SARAH MCCAMMON, HOST:
There is still a backlog of ships waiting off the coast of Los Angeles because of supply chain problems. Those vessels in the bay are making the region's poor air quality worse, and residents are worried about what that means for their health, as Megan Jamerson with KCRW reports.
MEGAN JAMERSON, BYLINE: At his neighborhood in West Long Beach, Calif., Ron Batiste sitting at his kitchen table. And while he's talking, he has to pause fairly often.
RON BATISTE: Forgive me if it's hard for me to breathe.
JAMERSON: The 72-year-old musician's never been diagnosed with a lung condition, but he says this shortness of breath happens sometimes. Part of the problem, he thinks, is his neighborhood's air quality, which has been terrible for decades. Batiste points to the grime that collects daily around the sliding glass door and the AC vent, despite running an air purifier.

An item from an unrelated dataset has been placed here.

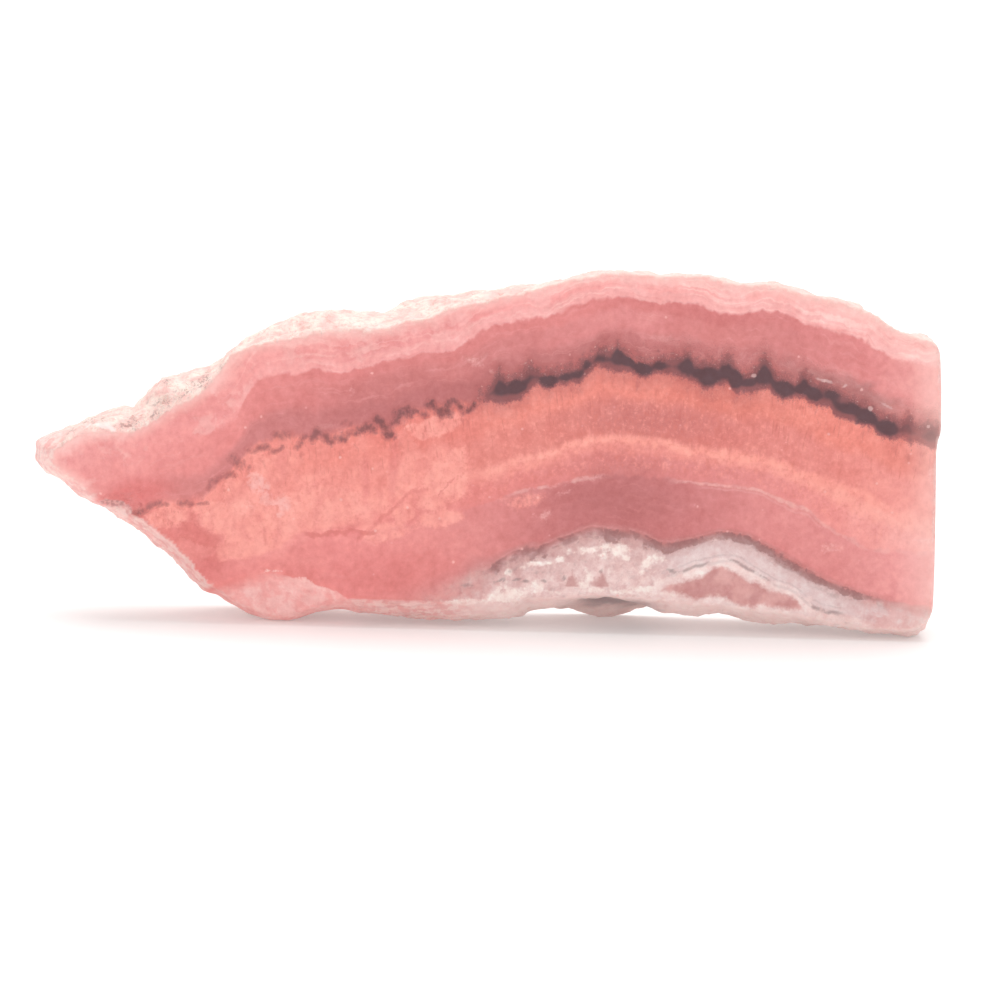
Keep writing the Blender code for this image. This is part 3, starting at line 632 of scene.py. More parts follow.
def calc(operation, *values):
    return output(addNode("ShaderNodeMath", dict(enumerate(values)), operation=operation))


def largest(first, second):
    return calc("MAXIMUM", first, second)


def rise(value, start, end):
    # 0 before start, 1 past end, eased between them
    inputs = {"Value": value, "From Min": start, "From Max": end}
    return output(addNode("ShaderNodeMapRange", inputs, interpolation_type="SMOOTHSTEP"))


def fall(value, start, end):
    return 1 - rise(value, start, end)


def window(value, start, end, soft):
    # 1 between start and end, eased to 0 over soft outside them
    return rise(value, start - soft, start) * fall(value, end, end + soft)


def blend(factor, first, second, mode="MIX"):
    inputs = {0: factor, 6: first, 7: second}
    return output(addNode("ShaderNodeMix", inputs, data_type="RGBA", blend_type=mode, clamp_factor=True), 2)


def vector(x, y, z):
    return output(addNode("ShaderNodeCombineXYZ", {0: x, 1: y, 2: z}))


def separated(place):
    node = addNode("ShaderNodeSeparateXYZ", {0: place})
    return [output(node, axis) for axis in range(3)]


def noise(place, scale, detail, rough=0.5, warp=0.0):
    inputs = {"Vector": place, "Scale": scale, "Detail": detail, "Roughness": rough, "Distortion": warp}
    return output(addNode("ShaderNodeTexNoise", inputs))


def cells(place, scale, dimensions):
    # the distance from each cell's middle, and a random value that each cell has
    node = addNode("ShaderNodeTexVoronoi", {"Vector": place, "Scale": scale}, voronoi_dimensions=dimensions)
    return output(node, "Distance"), output(addNode("ShaderNodeSeparateColor", {0: output(node, "Color")}))


def attribute(name, kind="Fac"):
    return output(addNode("ShaderNodeAttribute", attribute_name=name), kind)


def colourAlong(x, stops):
    # a colour that changes along the slice, from (x in mm, colour) stops
    span = drawing["right"] - drawing["left"]
    ramp = addNode("ShaderNodeValToRGB", {0: (x - drawing["left"]) / span})
    elements = ramp.color_ramp.elements
    while len(elements) > 1:
        elements.remove(elements[-1])
    for number, (place, colour) in enumerate(stops):
        position = (place - drawing["left"]) / span
        element = elements[0] if number == 0 else elements.new(position)
        element.position = position
        element.color = tone(*colour)
    return output(ramp)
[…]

BATISTE: It's not just dust. It's like oil.
JAMERSON: Within two miles of his home is a rail yard, truck yard, oil refinery and the ports of Los Angeles and Long Beach, the single largest source of emissions in the region. And with the months-long backlog at these ports, California state air regulators are warning the pollution from the extra ships is like adding nearly 6 million passenger cars to the road each day.
Mario Cordero heads the Port of Long Beach. He says he's aware people find the increased emissions worrisome.

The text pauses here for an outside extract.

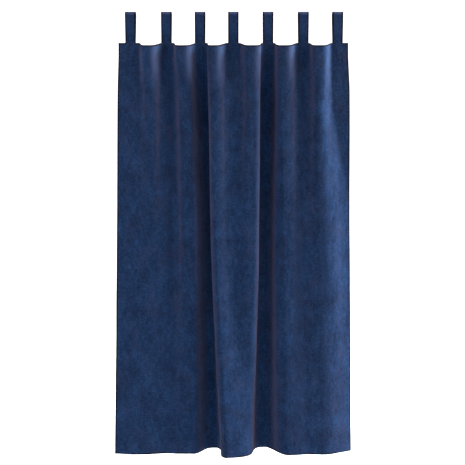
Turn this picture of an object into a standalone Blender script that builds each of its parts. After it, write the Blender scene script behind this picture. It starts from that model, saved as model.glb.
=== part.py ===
"""Tab-top velvet curtain: one panel hung in its folds, and the seven tabs that carry it.

Metres, +Z up. The front faces -Y, and +X is to the right of someone who looks at it. The origin is
the middle of the axis of the rod that the tabs hang over. The rod isn't part of the curtain.
"""

from collections import namedtuple
from math import asin, cos, pi, sin

import bpy
import numpy as np

# ---- Driving dimensions ----

OVERALL_LENGTH = 2.134      # top of the tabs to the foot of the panel, 84 inches
FLAT_WIDTH = 1.372          # the panel laid flat, 54 inches
TAB_HEIGHT = 0.151          # top of the tabs to the top edge of the panel
TAB_WIDTH = 0.051           # 2 inches
TAB_TAIL = 0.030            # how far the sewn ends of a tab reach down behind the panel
TAB_PLY = 0.0023            # one leg of a tab, the strip being sewn double
TAB_JOIN_ABOVE = 0.010      # where a tab's two legs meet, above the top edge of the panel
ROD_RADIUS = 0.014          # the rod that holds the tabs open
CLOTH = 0.002               # thickness of the panel's cloth
GAP = 0.0003                # between a tab and the panel that it is sewn to

TAB_CENTRES = (-0.495, -0.322, -0.160, 0.000, 0.167, 0.337, 0.502)

HEADING_BAND = 0.036        # the top of the panel, kept straight by its turned heading
HEADING_SAG = 0.023         # how far the top edge drops between two tabs
FOOT_RISE = 0.10            # how much the foot rises for each metre that it is set back

TAB_TOP = ROD_RADIUS + TAB_PLY
HEADING_Z = TAB_TOP - TAB_HEIGHT
FOOT_Z = TAB_TOP - OVERALL_LENGTH
PANEL_DROP = HEADING_Z - FOOT_Z
HEADING_Y = -(TAB_PLY + GAP + CLOTH / 2)    # middle of the cloth where it lies against a tab

# ---- The folds ----
# The panel is described at four stations: the heading, an upper one, the middle and the foot.
STATIONS = (HEADING_BAND, 0.24, 0.95, PANEL_DROP)   # below the top edge

LEFT_SIDE = (-0.553, -0.557, -0.561, -0.572)
RIGHT_SIDE = (0.553, 0.560, 0.566, 0.575)
LEFT_SIDE_Y = (HEADING_Y, -0.006, -0.002, 0.006)

# Each row is one turn of the cloth, left to right, with its values at the four stations. The cloth
# steps back (+) or forward (-) by `step` along the stretch `width`, and is half way at `x`. A `skew`
# above 0 puts x near the right end of the stretch, and one below 0 near the left end. `roll` tucks
# the wall of a steep turn in under its lip.
Turn = namedtuple("Turn", "name x width step skew roll")
TURNS = (
    Turn("fold 1, left", (-0.443, -0.430, -0.450, -0.520), (0.036, 0.070, 0.110, 0.090),
         (-0.040, -0.008, -0.004, -0.008), (-0.6, -0.3, 0.0, 0.0), (0.008, 0.0, 0.0, 0.0)),
    Turn("fold 1, right", (-0.362, -0.362, -0.364, -0.384), (0.060, 0.064, 0.110, 0.130),
         (0.040, 0.017, 0.011, 0.013), (0.8, 0.8, 0.2, 0.0), (0.0, 0.0, 0.0, 0.0)),
    Turn("fold 2, left", (-0.280, -0.270, -0.256, -0.272), (0.028, 0.090, 0.120, 0.130),
         (-0.040, -0.022, -0.012, -0.006), (-0.5, 1.2, 0.4, 0.0), (0.010, 0.0, 0.0, 0.0)),
    Turn("fold 2, right", (-0.197, -0.184, -0.150, -0.150), (0.055, 0.070, 0.052, 0.090),
         (0.040, 0.056, 0.072, 0.066), (0.9, 0.2, 0.0, -0.2), (0.0, 0.0, 0.0, 0.0)),
    Turn("centre fold, left", (-0.123, -0.118, -0.104, -0.060), (0.022, 0.024, 0.036, 0.050),
         (-0.040, -0.074, -0.108, -0.120), (-0.8, -0.6, -0.4, -0.4), (0.018, 0.030, 0.040, 0.034)),
    Turn("fold 3, right", (-0.051, -0.050, -0.048, 0.060), (0.064, 0.074, 0.080, 0.200),
         (0.040, 0.012, 0.020, 0.038), (0.8, 0.6, 0.0, 0.0), (0.0, 0.0, 0.0, 0.0)),
    Turn("fold 4, left", (0.045, 0.052, 0.040, 0.050), (0.048, 0.070, 0.080, 0.060),
         (-0.040, -0.011, -0.008, 0.006), (-0.8, 0.2, 0.0, 0.0), (0.0, 0.0, 0.0, 0.0)),
    Turn("centre fold, right", (0.131, 0.126, 0.121, 0.096), (0.056, 0.033, 0.030, 0.078),
         (0.040, 0.072, 0.096, 0.084), (2.0, 1.0, 0.4, 0.4), (0.018, 0.030, 0.040, 0.022)),
    Turn("fold 5, left", (0.204, 0.205, 0.194, 0.207), (0.026, 0.056, 0.096, 0.116),
         (-0.040, -0.065, -0.085, -0.091), (-0.6, 0.2, -0.1, -0.2), (0.008, 0.010, 0.004, 0.0)),
    Turn("fold 5, right", (0.288, 0.288, 0.292, 0.322), (0.062, 0.076, 0.090, 0.110),
         (0.040, 0.016, 0.011, 0.012), (0.8, 0.8, 0.2, 0.0), (0.0, 0.0, 0.0, 0.0)),
    Turn("fold 6, left", (0.373, 0.378, 0.376, 0.400), (0.031, 0.090, 0.100, 0.100),
         (-0.040, -0.023, -0.009, -0.003), (-0.6, 1.0, 0.2, 0.0), (0.008, 0.0, 0.0, 0.0)),
    Turn("fold 6, right", (0.456, 0.451, 0.512, 0.530), (0.066, 0.080, 0.190, 0.200),
         (0.040, 0.030, 0.052, 0.054), (1.4, 0.7, 0.0, 0.0), (0.0, 0.0, 0.0, 0.0)),
)

# ---- Mesh ----
COLUMNS = 120               # cells across the panel
ROWS = 16                   # cells down it
ROW_CROWDING = 1.5          # above 1, the rows lie closer together near the heading
TRACE_STEPS = 1400          # steps along a section while its turns are worked out
SCALE_HALVINGS = 24
MOST_SCALE = 3.0            # of the depth of the folds
ARC_STEPS = 14              # around the rod

VELVET = (0.015, 0.033, 0.088, 1.0)
TAB_VELVET = (0.014, 0.030, 0.080, 1.0)
VELVET_ROUGHNESS = 0.9
VELVET_SHEEN = 0.6


def at_drop(values, drop):
    """A smooth curve through the values at the stations, flat above the first one, that doesn't
    swing past them."""
    if drop <= STATIONS[0]:
        return values[0]
    rates = [(b - a) / (end - start)
             for a, b, start, end in zip(values, values[1:], STATIONS, STATIONS[1:])]
    slopes = [0.0]
    for a, b in zip(rates, rates[1:]):
        slopes.append(2 * a * b / (a + b) if a * b > 0 else 0.0)
    slopes.append(rates[-1])
    low = max(i for i in range(len(rates)) if STATIONS[i] <= drop)
    span = STATIONS[low + 1] - STATIONS[low]
    u = (drop - STATIONS[low]) / span
    return (values[low] * (1 + 2 * u) * (1 - u) ** 2 + values[low + 1] * (3 - 2 * u) * u ** 2
            + span * (slopes[low] * u * (1 - u) ** 2 - slopes[low + 1] * (1 - u) * u ** 2))


def ease(u):
    """0 to 1, level at both ends."""
    return u ** 2 * (3 - 2 * u)


def turn_shape(along, skew):
    """How far a turn has gone, 0 to 1, where `along` is counted in widths from its half-way point."""
    power = 1 + abs(skew)
    side = 1 if skew >= 0 else -1
    u = np.clip(side * along + 0.5 ** (1 / power), 0.0, 1.0)
    gone = ease(u ** power)
    return gone if side > 0 else 1 - gone


def section(drop):
    """The cloth's line at one height, seen from above: x and y at points evenly spaced along it."""
    t = np.linspace(at_drop(LEFT_SIDE, drop), at_drop(RIGHT_SIDE, drop), TRACE_STEPS + 1)
    x = t.copy()
    depth = np.zeros_like(t)
    for turn in TURNS:
        along = (t - at_drop(turn.x, drop)) / at_drop(turn.width, drop)
        gone = turn_shape(along, at_drop(turn.skew, drop))
        depth += at_drop(turn.step, drop) * gone
        x -= at_drop(turn.roll, drop) * 4 * gone * (1 - gone) * (gone - 0.5)

    def run(scale):
        return np.concatenate(([0.0], np.cumsum(np.hypot(np.diff(x), scale * np.diff(depth)))))

    low, high = 0.0, MOST_SCALE
    for _ in range(SCALE_HALVINGS):       # the cloth doesn't stretch, so its width sets the depth
        scale = (low + high) / 2
        if run(scale)[-1] < FLAT_WIDTH:
            low = scale
        else:
            high = scale
    length = run(scale)
    even = np.linspace(0.0, length[-1], COLUMNS + 1)
    y = at_drop(LEFT_SIDE_Y, drop) + scale * depth
    return np.interp(even, length, x), np.interp(even, length, y)


def row_drops():
    """How far below the top edge each row of the panel's mesh lies."""
    below_band = [(i / (ROWS - 1)) ** ROW_CROWDING for i in range(ROWS)]
    return [0.0] + [HEADING_BAND + (PANEL_DROP - HEADING_BAND) * share for share in below_band]


def material(name, colour):
    velvet = bpy.data.materials.new(name)
    velvet.use_nodes = True
    shader = velvet.node_tree.nodes["Principled BSDF"]
    shader.inputs["Base Color"].default_value = colour
    shader.inputs["Roughness"].default_value = VELVET_ROUGHNESS
    shader.inputs["Sheen Weight"].default_value = VELVET_SHEEN
    return velvet


def make_panel(collection, velvet):
    """A flat sheet of cells, moved onto the sections and thickened."""
    bpy.ops.mesh.primitive_grid_add(x_subdivisions=COLUMNS, y_subdivisions=ROWS, size=1.0)
    panel = bpy.context.object
    panel.name = "panel"
    move_to(panel, collection)
    drops = row_drops()
    lines = [section(drop) for drop in drops]
    heading_depth = HEADING_Y - lines[0][1]
    sag = HEADING_SAG * heading_depth / heading_depth.max()
    foot_depth = lines[-1][1] - HEADING_Y
    rise = FOOT_RISE * np.maximum(foot_depth, 0.0)
    for vertex in panel.data.vertices:
        column = round((vertex.co.x + 0.5) * COLUMNS)
        row = round((0.5 - vertex.co.y) * ROWS)
        share = drops[row] / PANEL_DROP
        z = HEADING_Z - drops[row] - sag[column] * (1 - share) + rise[column] * share
        vertex.co = (lines[row][0][column], lines[row][1][column], z)
    panel.modifiers.new("Facets", "TRIANGULATE")
    thickness = panel.modifiers.new("Cloth", "SOLIDIFY")
    thickness.thickness = CLOTH
    thickness.offset = 0.0
    thickness.use_even_offset = True
    panel.data.materials.append(velvet)
    return panel


def loop_outline(radius, end):
    """One side of a tab seen from its edge: around the rod, then along both legs to `end`.

    Points run from the front leg over the top to the back leg, and finish with those of `end`.
    """
    lean = asin(ROD_RADIUS / (-HEADING_Z - TAB_JOIN_ABOVE))
    points = []
    for i in range(ARC_STEPS + 1):
        angle = -lean + (pi + 2 * lean) * i / ARC_STEPS
        points.append((radius * cos(angle), radius * sin(angle)))
    return points + end


def make_tab(name, x, collection, velvet):
    """A loop of doubled cloth, drawn from its edge as a flat outline with a hole, and given its width."""
    join = HEADING_Z + TAB_JOIN_ABOVE
    tail = HEADING_Z - TAB_TAIL
    outer = loop_outline(ROD_RADIUS + TAB_PLY,
                         [(-TAB_PLY, join), (-TAB_PLY, tail), (TAB_PLY, tail), (TAB_PLY, join)])
    inner = loop_outline(ROD_RADIUS, [(0.0, join)])
    outline = bpy.data.curves.new(name, "CURVE")
    outline.dimensions = "2D"
    outline.fill_mode = "BOTH"
    outline.extrude = TAB_WIDTH / 2
    for points in (outer, inner):
        spline = outline.splines.new("POLY")
        spline.points.add(len(points) - 1)
        spline.use_cyclic_u = True
        for point, (across, up) in zip(spline.points, points):
            point.co = (across, up, 0.0, 1.0)
    outline.materials.append(velvet)
    tab = bpy.data.objects.new(name, outline)
    collection.objects.link(tab)
    tab.rotation_euler = (pi / 2, 0.0, pi / 2)
    tab.location = (x, 0.0, 0.0)
    return tab


def move_to(thing, collection):
    for owner in list(thing.users_collection):
        owner.objects.unlink(thing)
    collection.objects.link(thing)


def main():
    for thing in list(bpy.data.objects):
        bpy.data.objects.remove(thing, do_unlink=True)
    curtain = bpy.data.collections.new("tab_top_curtain")
    bpy.context.scene.collection.children.link(curtain)
    make_panel(curtain, material("panel_velvet", VELVET))
    tab_velvet = material("tab_velvet", TAB_VELVET)
    for i, x in enumerate(TAB_CENTRES, start=1):
        make_tab(f"tab_{i}", x, curtain, tab_velvet)


main()
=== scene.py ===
from collections import namedtuple
from math import asin, cos, pi, radians, sin

import bpy
import numpy as np
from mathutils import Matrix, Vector, noise


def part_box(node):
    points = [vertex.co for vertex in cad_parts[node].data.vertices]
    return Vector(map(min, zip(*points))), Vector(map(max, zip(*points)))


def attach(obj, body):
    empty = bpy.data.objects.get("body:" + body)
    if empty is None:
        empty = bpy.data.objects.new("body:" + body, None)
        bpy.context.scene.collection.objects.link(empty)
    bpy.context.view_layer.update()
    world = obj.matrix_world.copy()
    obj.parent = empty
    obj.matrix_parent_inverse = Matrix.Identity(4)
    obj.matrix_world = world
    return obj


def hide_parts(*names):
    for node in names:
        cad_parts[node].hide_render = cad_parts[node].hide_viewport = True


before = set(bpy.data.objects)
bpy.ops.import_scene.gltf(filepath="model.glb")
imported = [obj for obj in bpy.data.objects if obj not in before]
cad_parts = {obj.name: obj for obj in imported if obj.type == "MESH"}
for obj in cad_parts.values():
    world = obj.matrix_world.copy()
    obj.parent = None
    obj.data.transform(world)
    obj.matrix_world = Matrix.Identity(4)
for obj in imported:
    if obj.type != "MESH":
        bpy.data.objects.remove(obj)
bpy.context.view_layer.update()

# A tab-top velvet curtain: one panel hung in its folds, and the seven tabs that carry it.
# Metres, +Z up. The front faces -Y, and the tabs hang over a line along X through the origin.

# ---- Sizes taken from the frame ----

PANEL_LOW, PANEL_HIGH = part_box("panel")
TABS = sorted(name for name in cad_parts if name.startswith("tab_"))
TAB_LOW, TAB_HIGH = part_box(TABS[0])

HEADING_Z = PANEL_HIGH.z
FOOT_Z = PANEL_LOW.z
PANEL_DROP = HEADING_Z - FOOT_Z
TAB_TOP = TAB_HIGH.z
TAB_TAIL_Z = TAB_LOW.z
TAB_WIDTH = TAB_HIGH.x - TAB_LOW.x
TAB_CENTRES = [(low.x + high.x) / 2 for low, high in map(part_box, TABS)]

# ---- Sizes of the cutting and sewing ----

FLAT_WIDTH = 1.372          # the panel laid flat
ROD_RADIUS = 0.014          # the rod that the tabs go over
TAB_PLY = TAB_TOP - ROD_RADIUS
TAB_JOIN_ABOVE = 0.010      # where a tab's two legs meet, above the top edge of the panel
SOLID_CLOTH = 0.002         # the panel's thickness in the frame
GAP = 0.0003                # between a tab and the panel that it is sewn to
HEADING_Y = -(TAB_PLY + GAP + SOLID_CLOTH / 2)
HEADING_BAND = 0.036        # the top of the panel, kept straight by its turned heading
HEADING_SAG = 0.023         # how far the top edge drops between two tabs
FOOT_RISE = 0.10            # how much the foot rises for each metre that it is set back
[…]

MARIO CORDERO: The number of container ships at anchor off the coast should be zero. In the meantime, the best way to reduce the emissions is to reduce the number of ships at anchor.
JAMERSON: To do that requires clearing out the backlog, which the ports say should be sometime before the end of 2022. In the meantime, the ports have slowed down ship arrivals and are requiring them to anchor further offshore. The long-term solution is battery-powered ships, which Cordero says is not a short-term prospect.

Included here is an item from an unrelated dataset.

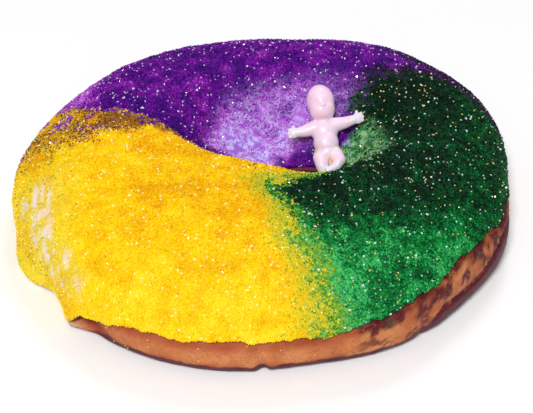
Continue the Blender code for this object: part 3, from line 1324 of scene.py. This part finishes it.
    def dress(self) -> bpy.types.Object:
        """Puts the crust in the scene in place of the plain solid.

        Returns:
            The crust's object.
        """
        mesh = self.build()
        mesh.materials.append(self.finish.material())
        made = place("baked_crust", mesh)
        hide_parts("dough")
        return made


@dataclass(frozen=True)
class BedFinish:
    """The look of the icing under its bed of fine sugar, each grain in one of the colours that meet there.

    Attributes:
        icing: the icing where no sugar lies.
        cut: its unsugared back.
        grain: how far apart the fine grains lie.
        levels: where each sugar's shades stand, from dark to light.
    """

    icing: Tint = Tint(242, 222, 212)
    cut: Tint = Tint(240, 226, 204)
    grain: float = 0.75
    levels: tuple[float, ...] = (0.1, 0.3, 0.5, 0.7, 0.9)

    def grains(
        self, recipe: Recipe, sugar: Sugar, tone: Value, shade: Value, scarce: Value
    ) -> bpy.types.NodeSocket:
        """The colour of one sugar's fine grains.

        Args:
            recipe: what adds to the material.
            sugar: which sugar.
            tone: how light its colour is, painted light and shade included.
            shade: a random number for each grain.
            scarce: another.

        Returns:
            The colour's socket.
        """
        finish = FINISHES[sugar]
        own = recipe.ramp(tone, tuple(zip(self.levels, finish.shades)))
        ran = recipe.blend(shade, finish.bled[0], finish.bled[-1])
        own = recipe.blend((scarce < recipe.attribute(f"{sugar.value}_bled")) * 0.9, own, ran)
        if finish.tinged:
            tinge = recipe.blend(shade, finish.tinged[0], finish.tinged[-1])
            own = recipe.blend(recipe.attribute(f"{sugar.value}_tinged") * 0.85, own, tinge)
        return own

    def material(self) -> bpy.types.Material:
        """Makes the material.

        Returns:
            The material, which reads the icing's marks.
        """
        recipe = Recipe("sugar_bed")
        cells = recipe.cells(self.grain)
        pick, shade, scarce = recipe.parts(cells.outputs["Color"])
        # The light mark carries painted light and shade into the bed's colour, besides its own tone.
        tone = (recipe.attribute("light") + (shade - 0.5) * 0.34).kept()
        soft = recipe.noise(2.6, 3, 0.55)
        thin = (recipe.attribute("thin") * (0.7 + 0.8 * soft)).kept()
        colours = {}
        for sugar in Sugar:
            thinly = recipe.blend(soft.step(0.36, 0.62), *FINISHES[sugar].thin)
            colours[sugar] = recipe.blend(thin, self.grains(recipe, sugar, tone, shade, scarce), thinly)
        purple, gold = recipe.attribute("bed_purple"), recipe.attribute("bed_gold")
        is_purple = pick < purple
        is_gold = (pick < purple + gold) * (1 - is_purple)
        bed = recipe.blend(is_gold, colours[Sugar.GREEN], colours[Sugar.GOLD])
        bed = recipe.blend(is_purple, bed, colours[Sugar.PURPLE])
        bed = recipe.blend(recipe.attribute("bare") * 0.92, bed, self.icing)
        bed = recipe.blend(recipe.attribute("cut"), bed, self.cut)
        return recipe.finish(
            Base_Color=bed,
            Roughness=0.38 + 0.3 * scarce,
            Specular_IOR_Level=0.14,
            Normal=recipe.relief(1 - Value(recipe, cells.outputs["Distance"]), 0.35, 0.8),
        )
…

CORDERO: You know, you're looking now that maybe by 2050 or 2040, you're going to have some real substantive steps to move towards zero-emission vessels or cleaner fuels.
JAMERSON: According to a study published in the journal Nature, these port-side neighborhoods have over 1,000 premature deaths associated with ship pollution each year.
ELISA NICHOLAS: There's very clear data about living in the areas where that pollution is higher.
JAMERSON: Dr. Elisa Nicholas is a pediatrician and the CEO of several local health centers near the ports. She'd like the rest of the country to understand the health costs of imported cheaper goods in these communities.
NICHOLAS: They are affected by the goods movement that many people are benefiting from.
JAMERSON: She points to higher-than-average rates of childhood cancer, asthma and asthma-related emergency room visits. These communities are also lower income, underinsured, and majority Black and brown.
NICHOLAS: And so really, we need to realize that this is a health equity issue, and it's an environmental justice issue, too.
UNIDENTIFIED CHILD: (Singing) Let it go. Let it go.
JAMERSON: Long Beach's Hilltop Park rises above the coast and offers a panoramic view of the ports. The sun is starting to set, a dozen ships are lined up heading into port, and a wind gusts toward shore, blowing what looks like smog.
THERAL GOLDEN: See the yellowness?
JAMERSON: Theral Golden has lived in the area for 50 years. He's a retired transit worker and is frustrated by how little has changed with this decades-long environmental problem.
GOLDEN: We should not be bearing the brunt of the trade industry on our backs because that's what it boils down to at the end of the day.
JAMERSON: And the longer it takes for the industry to clean up, says Golden, the longer his community will continue to see preventable deaths.
For NPR News, I'm Megan Jamerson in Long Beach.